常に価値観をアップデートすることで毎日をターニングポイントに
ーー大切にしている考え方を教えてください。
工藤喜一:
異なる価値観を持つ人が集まって社会コミュニティが形成されますが、私は自分の価値観を日々改めていくことを意識しています。たとえば、私が幼い頃の一般的な子どもの将来の夢といえばプロ野球選手でしたが、今ではユーチューバーになりたいと答える子どもが多いように、時代が変化していく中で自分の価値観も改めていかなければ、凝り固まったまま歳をとってしまいます。
もっと良いサービスを提供できないか、もっと売上を上げることはできないか、昨日より今日もっとできることはないかと、常に考えることで、毎日がターニングポイントになると思っています。
ーー今後の展望をお聞かせください。
工藤喜一:
「守破離」という言葉があるように、先代の考えやアイデンティティは守りつつ、時代に合った方針に変えて、新しいものを生み出していきたいと思います。
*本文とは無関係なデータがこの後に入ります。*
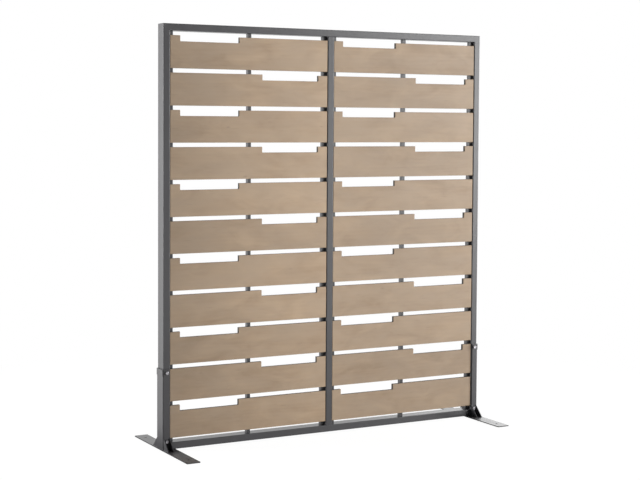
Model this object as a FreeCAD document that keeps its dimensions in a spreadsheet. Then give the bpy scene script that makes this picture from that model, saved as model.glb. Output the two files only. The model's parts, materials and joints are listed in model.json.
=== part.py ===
import FreeCAD, Part
import math
import os
import Sketcher
import types

# Garden privacy screen: a welded frame of rectangular tube with two bays of eleven notched
# boards, screwed to upright battens, standing in two bolted feet.
#
# Frame of the part: +X to the right seen from the front, -Y towards the viewer, +Z up.
# The origin lies on the ground, half way between the feet and at mid depth of the frame.

os.makedirs("parts", exist_ok=True)
doc = FreeCAD.newDocument("privacy_screen")
sheet = doc.addObject("Spreadsheet::Sheet", "Sizes")
V = FreeCAD.Vector
Z_UP = V(0, 0, 1)


# ---------------------------------------------------------------- driving dimensions

class Size:
    """A length that holds its number and the sheet expression it comes from."""

    def __init__(self, number, text):
        self.number = number
        self.text = text

    def joined(self, other, sign, number):
        return Size(number, "(%s %s %s)" % (self.text, sign, as_size(other).text))

    def __add__(self, other):
        return self.joined(other, "+", self.number + as_size(other).number)

    def __radd__(self, other):
        return as_size(other) + self

    def __sub__(self, other):
        return self.joined(other, "-", self.number - as_size(other).number)

    def __rsub__(self, other):
        return as_size(other) - self

    def __mul__(self, other):
        return self.joined(other, "*", self.number * as_size(other).number)

    def __rmul__(self, other):
        return as_size(other) * self

    def __truediv__(self, other):
        return self.joined(other, "/", self.number / as_size(other).number)

    def __neg__(self):
        return self * -1

    def __float__(self):
        return float(self.number)


def as_size(value):
    """A plain number or a Size, as a Size."""
    if isinstance(value, Size):
        return value
    return Size(value, "(%s)" % value)


DRIVING = {
    # Frame tube
    "frame_width": 1600,     # outer width of the frame
    "overall_height": 1800,  # ground to the top of the frame
    "tube_face": 30,         # width of the tube seen from the front
    "tube_depth": 60,        # depth of the tube, front to back
    "tube_wall": 2,          # wall of the frame tube
    "tube_corner": 2.5,      # outer corner radius of the frame tube
    # Boards
    "board_height": 138,     # height of one board
    "board_thick": 15,       # thickness of one board
    "board_recess": 2,       # boards lie this far behind the frame's front
    "board_gap": 1.5,        # expansion gap at each end of a board
    "board_edge": 1.5,       # radius of the eased board edges
    "notch_depth": 25,       # depth of the notch in a board's top edge
    "notch_width": 275,      # length of the notch
    "notch_inset": 47.5,     # from the upright to the notch
    "notch_corner": 3,       # radius in the notch's lower corners
    # Battens behind the boards
    "batten_long": 20,       # long side of the batten tube
    "batten_short": 15,      # short side of the batten tube
    "batten_wall": 1.5,      # wall of the batten tube
    # Board screws
    "screw_across": 4,       # diameter of a board screw
    "screw_head": 8,         # diameter of its pan head
    "screw_dome": 2.6,       # height of its pan head
    "screw_round": 1.8,      # radius round the pan head's rim
    "screw_grip": 11,        # depth of the screw in the board
    "screw_drill": 5,        # diameter of the clearance hole in the batten
    "screw_inset": 35,       # screw axis to the board's top and bottom edges
    # Feet
    "plate_length": 580,     # length of a base plate, front to back
    "plate_width": 60,       # width of a base plate
    "plate_thick": 4,        # thickness of a base plate
    "plate_edge": 3,         # corner radius of a base plate
    "anchor_across": 10,     # diameter of the ground anchor holes
    "anchor_inset": 55,      # anchor hole to the end of the base plate
    "channel_height": 342,   # height of the channel round the upright
    "channel_leg": 29,       # outer width of the channel's front and back legs
    "channel_wall": 3,       # sheet thickness of the channel
    "channel_bend": 1.5,     # inner bend radius of the channel
    "channel_slack": 0.3,    # clearance between the upright and the channel
    "gusset_reach": 50,      # leg of a gusset along the base plate
    "gusset_thick": 3,       # thickness of a gusset
    "gusset_inset": 4,       # outer gusset to the channel's outer face
    "strap_height": 28,      # height of the strap round the channel's top
    "strap_wall": 2,         # sheet thickness of the strap
    "relief_width": 6,       # width of the relief slot beside a strap bend
    "relief_rim": 4,         # strap left above and below the relief slot
    # Bolts through the feet
    "bolt_across": 8,        # diameter of a foot bolt
    "bolt_flats": 13,        # width over flats of its head and nut
    "bolt_head": 5.3,        # height of the bolt head
    "nut_height": 6.5,       # height of the nut
    "bolt_drill": 9,         # diameter of the bolt holes
    "bolt_tail": 3,          # thread beyond the nut
    "bolt_low": 35,          # lower bolt above the base plate
    "washer_across": 16,     # outer diameter of a washer
    "washer_thick": 1.6,     # thickness of a washer
}
rows = 11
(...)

また、下請業者に業務を外注する構造ですが、お金を払う立場だからといって権利を行使するのではなく、事業者同士が尊重し合ってフラットな関係でいられるような業界に変えていきたいですね。
編集後記
経営者として、問題を先延ばしにせずその場で決断することが重要だと語る工藤社長。コロナ禍の緊急事態宣言の最中、マンションに住む人々の暮らしを最優先し、これまで通りの業務を続けるという決断は容易ではなかっただろう。
「居住者様の快適な暮らしを守る」という軸をぶらさず、常に時代の価値観に合わせて努力をする工藤社長が率いる日本ビルサービスは、今後も管理組合や居住者から信頼される企業であり続けるだろう。

工藤喜一/1982年、北海道生まれ。大阪学院大学卒業。2008年、日本ビルサービス株式会社に入社。理事会運営などのフロント業務を経験後、工事部、管理部などの現場担当を経て、2018年、取締役部長に就任。2019年、代表取締役に就任。